International exchange of plants/planting material carries an unintended risk of introduction of exotic pests or their new virulent races/strains into new areas. History has evidenced several examples of dangerous pests introduced along with plants/planting material/plant products that have led to serious socio-economic consequences. Plant quarantine is a statutory requirement to regulate the entry of seed/planting material, plant products, living organisms and soil etc. so as to prevent unintentional entry of pests and pathogens. International exchange of plant genetic resources (PGR) is important to broaden the genetic base of crops in order to develop improved crop varieties.
The Government of India has legislated the Plant Quarantine (Regulation of Import into India) Order in 2003 to regulate the import of plant material. Under this Order, ICAR-National Bureau of Plant Genetic Resources (ICAR-NBPGR) has been delegated powers to issue Import Permit and to carry out quarantine processing of imported PGR including transgenics and for issue of Phytosanitary Certificate for PGR meant for export. The Division of Plant Quarantine at ICAR-NBPGR, New Delhi has developed an efficient and step-by-step protocol for quarantine processing for pest diagnostics, salvaging and containment to uphold biosecurity during exchange of PGR and to be transparent during exchange internationally. Meticulous quarantine examination of 5,45,945 samples of PGR during 2015–2020 has resulted in interception of several insect pests, fungi, bacteria, viruses, nematodes and weeds. Some of these are yet not reported from India, if reported, have a restricted distribution; have an extensive host range and/ or cause huge economic losses or have more infectious/several races/strains etc. All infested/infected/contaminated samples are either disinfected/disinfested prior to release or incinerated depending on the type of pest intercepted. During the past five years from 2015 to 2020, a total of 36 pests of quarantine significance including insects/mites (7), fungi (8), viruses (13) and weeds (28) were intercepted at ICAR-NBPGR, New Delhi. Had any of these pests not been intercepted and had escaped, they could have entered and established in the country and subsequently caused devastation to our agriculture. Presently, exchange of PGR has become more difficult under the Convention on Biological Diversity, hence, all attempts were made to salvage the germplasm and 7393 samples were salvaged and 2813 samples were rejected.
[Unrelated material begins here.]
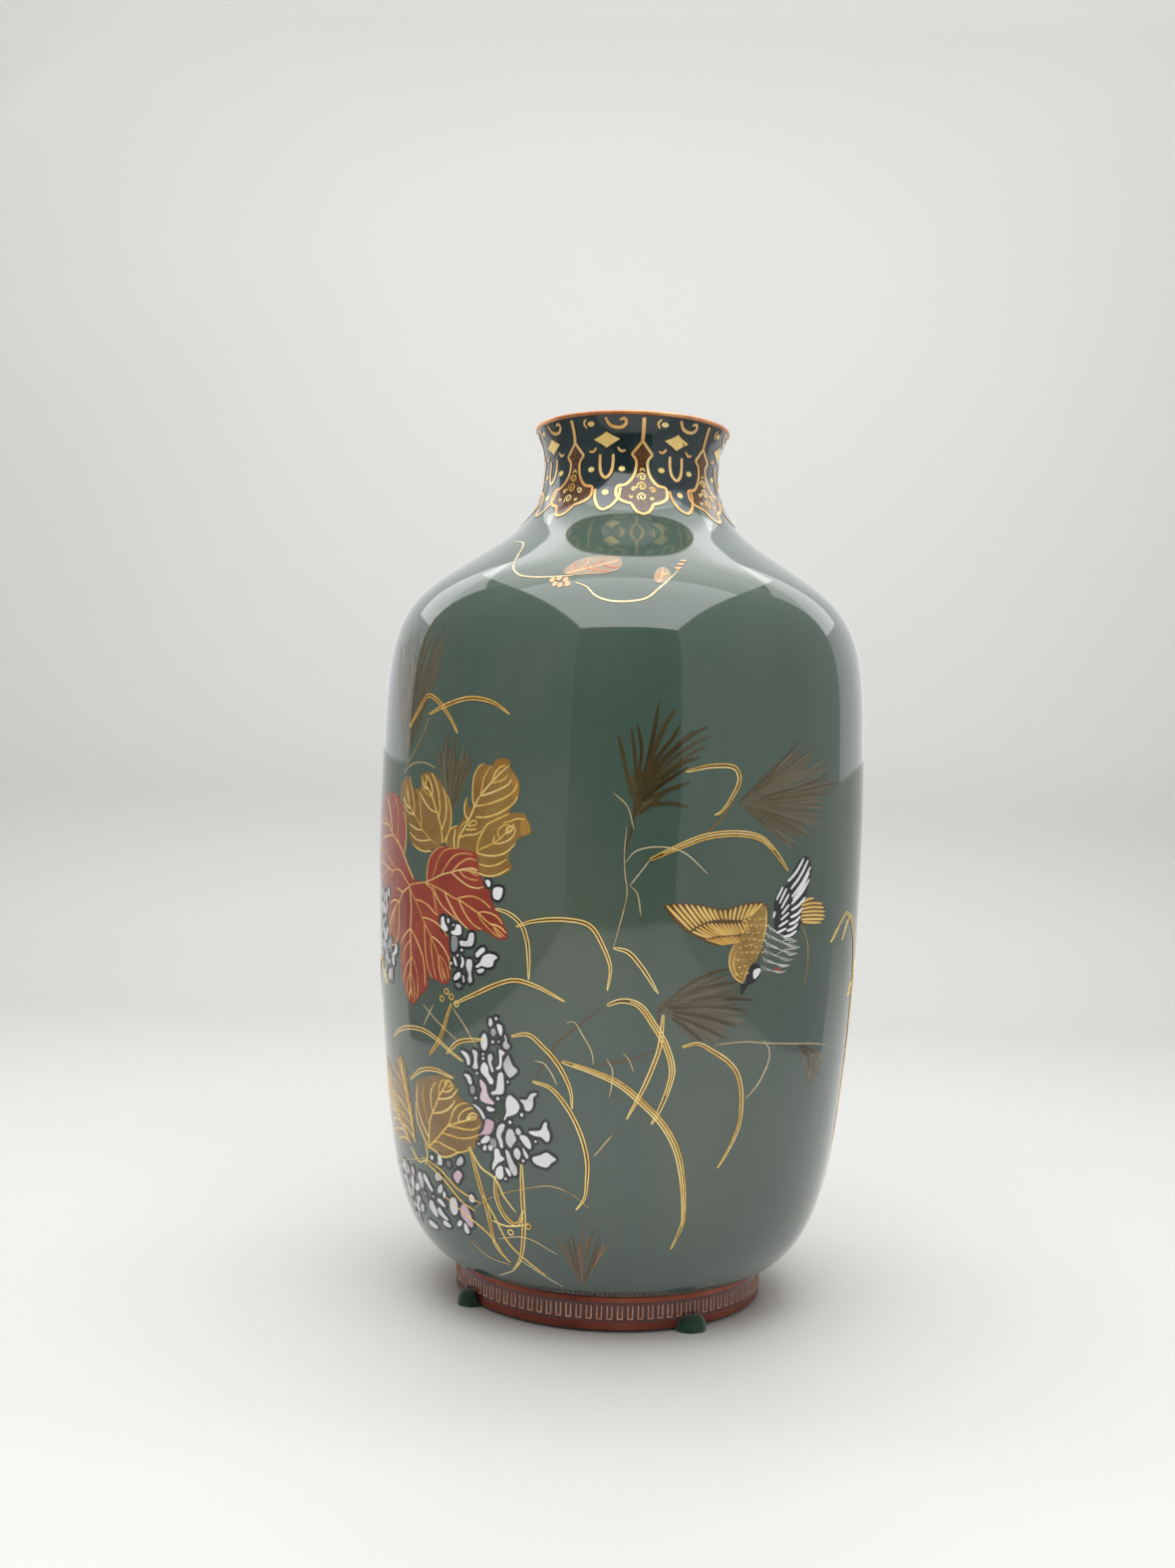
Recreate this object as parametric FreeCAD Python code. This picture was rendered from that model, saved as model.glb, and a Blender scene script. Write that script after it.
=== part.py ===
"""Cloisonne vase, millimetres, +Z up, origin at the centre of the surface that it stands on.

A copper body raised in two shells and a neck carries coloured enamel between soldered wires.
Places on the wall are given as (azimuth, height): the azimuth is in degrees from -Y towards +X,
and the height is in millimetres above the lower edge of the foot ring.
"""
import FreeCAD, Part
import math
import os

V = FreeCAD.Vector
UP = V(0, 0, 1)

# Driving dimensions
HEIGHT = 300.0            # foot edge to lip
PAD_LIFT = 1.2            # the pads hold the foot edge this far off the table
ENAMEL = 0.8              # outer enamel, from the copper to the polished surface
COPPER = 1.0              # sheet thickness of body, neck and base
COUNTER = 0.4             # enamel on the inside and under the base
WIRE = 0.5                # width of a wire seen on the polished surface
SEAM_SHOULDER = 168.0     # solder seam at the widest place
SEAM_NECK = 262.0         # solder seam below the neck
NECK_BAND = 273.0         # lower edge of the dark neck enamel
RAISE = 0.15              # how far cells stand on the ground enamel
WIRE_RAISE = 0.2          # how far their wires stand on it
RIM_HEIGHT = 1.4          # metal rim round the mouth
RIM_PROUD = 0.25
RIM_ROUNDING = 0.56       # radius of the rim's rounded edges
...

Although, ICAR-NBPGR has contemporary facilities to properly take up this task, more wide-ranging efforts are needed in the national plant quarantine system to develop adapt and adopt latest detection and eco-friendly disinfestation/disinfection techniques to minimalize the risk of pest escape in quarantine. Additionally, the legislation on quarantine needs to be upgraded to the Agricultural Biosecurity Bill as drafted by the Ministry of Agriculture and Farmers Welfare, Government of India to have an all-inclusive approach towards biosecurity in India.